Je suis nostalgique de l’avant Covid, quand on n’était pas obligé de se poser des questions avant de galocher son voisin de soirée. Quand on pouvait cracher dans les verres juste pour la blague. Quand on pouvait se sucer les doigts après avoir tapé dans le bol de Ben et Nuts.

Je suis nostalgique, déjà, du 13 juillet, quand je suis montée dans le train pour retrouver ma région, ma mère, mon père, ma mer, l’imper, la vanne tombe à l’eau il a fait trop beau cette année. Même ceux qui mettent leur masque sur le front dans le TGV et/ou qui regardent des films sans écouteurs me manquent.

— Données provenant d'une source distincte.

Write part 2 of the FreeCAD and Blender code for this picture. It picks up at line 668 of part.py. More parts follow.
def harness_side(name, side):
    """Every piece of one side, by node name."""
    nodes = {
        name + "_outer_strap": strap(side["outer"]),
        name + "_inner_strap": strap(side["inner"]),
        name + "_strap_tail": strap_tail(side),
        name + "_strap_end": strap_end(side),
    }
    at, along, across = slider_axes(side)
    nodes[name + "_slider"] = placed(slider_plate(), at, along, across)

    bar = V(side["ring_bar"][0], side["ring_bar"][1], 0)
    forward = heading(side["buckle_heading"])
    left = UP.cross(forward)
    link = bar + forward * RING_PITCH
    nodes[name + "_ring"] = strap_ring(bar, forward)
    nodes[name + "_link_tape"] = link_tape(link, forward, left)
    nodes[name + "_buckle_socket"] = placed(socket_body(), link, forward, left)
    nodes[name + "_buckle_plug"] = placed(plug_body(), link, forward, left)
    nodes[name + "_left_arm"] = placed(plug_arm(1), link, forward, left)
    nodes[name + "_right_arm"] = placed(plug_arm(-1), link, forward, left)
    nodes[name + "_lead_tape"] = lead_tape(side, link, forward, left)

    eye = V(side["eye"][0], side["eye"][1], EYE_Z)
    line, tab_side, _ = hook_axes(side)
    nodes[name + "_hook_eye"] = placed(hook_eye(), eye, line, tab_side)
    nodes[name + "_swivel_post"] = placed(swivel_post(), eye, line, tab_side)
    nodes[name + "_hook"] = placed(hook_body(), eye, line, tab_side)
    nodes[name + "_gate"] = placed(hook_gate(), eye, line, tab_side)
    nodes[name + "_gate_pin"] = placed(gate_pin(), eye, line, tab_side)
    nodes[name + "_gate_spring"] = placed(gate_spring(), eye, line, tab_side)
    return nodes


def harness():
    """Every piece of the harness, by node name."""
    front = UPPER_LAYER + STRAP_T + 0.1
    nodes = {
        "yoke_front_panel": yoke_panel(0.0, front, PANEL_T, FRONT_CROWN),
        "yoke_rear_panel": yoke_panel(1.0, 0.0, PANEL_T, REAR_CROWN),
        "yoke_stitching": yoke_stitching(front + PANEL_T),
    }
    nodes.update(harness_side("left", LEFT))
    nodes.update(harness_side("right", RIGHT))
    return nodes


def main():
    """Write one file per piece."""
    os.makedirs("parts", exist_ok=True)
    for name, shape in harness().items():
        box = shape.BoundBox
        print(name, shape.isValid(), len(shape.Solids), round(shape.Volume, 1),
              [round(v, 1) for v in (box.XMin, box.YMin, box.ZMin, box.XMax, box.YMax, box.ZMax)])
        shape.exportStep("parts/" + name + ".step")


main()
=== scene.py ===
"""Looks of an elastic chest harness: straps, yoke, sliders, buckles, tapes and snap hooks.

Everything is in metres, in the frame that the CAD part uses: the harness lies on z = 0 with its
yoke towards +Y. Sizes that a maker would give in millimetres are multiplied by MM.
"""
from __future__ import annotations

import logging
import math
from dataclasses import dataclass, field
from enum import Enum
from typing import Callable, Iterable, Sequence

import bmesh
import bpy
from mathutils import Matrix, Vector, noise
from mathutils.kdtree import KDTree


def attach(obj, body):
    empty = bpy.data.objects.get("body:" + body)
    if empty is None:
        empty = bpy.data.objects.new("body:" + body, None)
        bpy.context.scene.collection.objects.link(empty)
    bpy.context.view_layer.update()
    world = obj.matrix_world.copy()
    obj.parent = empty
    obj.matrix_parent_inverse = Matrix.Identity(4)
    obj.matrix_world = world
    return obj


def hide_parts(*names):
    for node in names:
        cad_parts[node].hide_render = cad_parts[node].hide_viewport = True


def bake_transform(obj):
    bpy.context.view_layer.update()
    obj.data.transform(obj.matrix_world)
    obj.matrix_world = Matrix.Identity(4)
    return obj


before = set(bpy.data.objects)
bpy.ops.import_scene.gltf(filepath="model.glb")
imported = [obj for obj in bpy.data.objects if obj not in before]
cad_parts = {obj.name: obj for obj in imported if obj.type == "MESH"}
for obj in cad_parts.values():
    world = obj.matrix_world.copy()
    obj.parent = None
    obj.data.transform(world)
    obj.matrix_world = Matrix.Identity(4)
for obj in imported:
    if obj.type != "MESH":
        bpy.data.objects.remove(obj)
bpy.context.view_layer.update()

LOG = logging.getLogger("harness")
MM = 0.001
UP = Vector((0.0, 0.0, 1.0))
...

Parce que ça n’est pas grave, que rien n’est grave à part ce qui est grave.

Je suis nostalgique, déjà, de mes soirées d’été, à rêver, danser, parler, aimer…

Larousse dit que la nostalgie c’est le mal du pays.
Larusso dit « tu m’oublieras ».

J’aimerais oublier parfois pour ne pas être mélancolique. Mais ce pays, mon pays, là où se bousculent les souvenirs, c’est celui dans lequel j’ai envie d’aller me ressourcer quand le monde devient hostile.
Et en avoir le mal ça veut aussi dire qu’il est si beau que l’on rêve d’y être. Alors je nous souhaite finalement d’avoir le mal du pays quand on arrivera au bout du chemin les gars. Voilà. La bise.

PS : aux personnes malveillantes, aux détracteurs, à ceux qui jugent trop vite, aux âmes toxiques, aux livreurs La Redoute, à Eric Zemmour et aux gens qui voyent et croivent, puisse la photo de ce post vous revenir par flashs pendant votre sommeil.